To do —
Return the full listing exactly as it is written.

________________________________________

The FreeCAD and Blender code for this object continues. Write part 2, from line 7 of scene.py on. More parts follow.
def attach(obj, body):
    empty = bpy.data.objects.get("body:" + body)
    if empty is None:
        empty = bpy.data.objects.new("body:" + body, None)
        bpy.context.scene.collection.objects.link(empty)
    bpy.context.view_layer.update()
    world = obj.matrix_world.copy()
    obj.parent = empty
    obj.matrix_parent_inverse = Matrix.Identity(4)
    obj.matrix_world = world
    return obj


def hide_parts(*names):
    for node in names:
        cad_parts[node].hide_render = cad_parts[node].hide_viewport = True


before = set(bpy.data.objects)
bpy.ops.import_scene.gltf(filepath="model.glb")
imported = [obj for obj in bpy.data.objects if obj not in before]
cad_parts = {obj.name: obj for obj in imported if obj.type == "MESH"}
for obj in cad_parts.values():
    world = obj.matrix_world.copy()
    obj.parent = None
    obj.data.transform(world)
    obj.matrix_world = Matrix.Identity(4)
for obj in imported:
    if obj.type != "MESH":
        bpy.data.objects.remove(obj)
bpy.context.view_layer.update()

________________________________________

Final result —
The FreeCAD and Blender code for this object continues. Write part 2, from line 7 of scene.py on. More parts follow.
def attach(obj, body):
    empty = bpy.data.objects.get("body:" + body)
    if empty is None:
        empty = bpy.data.objects.new("body:" + body, None)
        bpy.context.scene.collection.objects.link(empty)
    bpy.context.view_layer.update()
    world = obj.matrix_world.copy()
    obj.parent = empty
    obj.matrix_parent_inverse = Matrix.Identity(4)
    obj.matrix_world = world
    return obj


def hide_parts(*names):
    for node in names:
        cad_parts[node].hide_render = cad_parts[node].hide_viewport = True


before = set(bpy.data.objects)
bpy.ops.import_scene.gltf(filepath="model.glb")
imported = [obj for obj in bpy.data.objects if obj not in before]
cad_parts = {obj.name: obj for obj in imported if obj.type == "MESH"}
for obj in cad_parts.values():
    world = obj.matrix_world.copy()
    obj.parent = None
    obj.data.transform(world)
    obj.matrix_world = Matrix.Identity(4)
for obj in imported:
    if obj.type != "MESH":
        bpy.data.objects.remove(obj)
bpy.context.view_layer.update()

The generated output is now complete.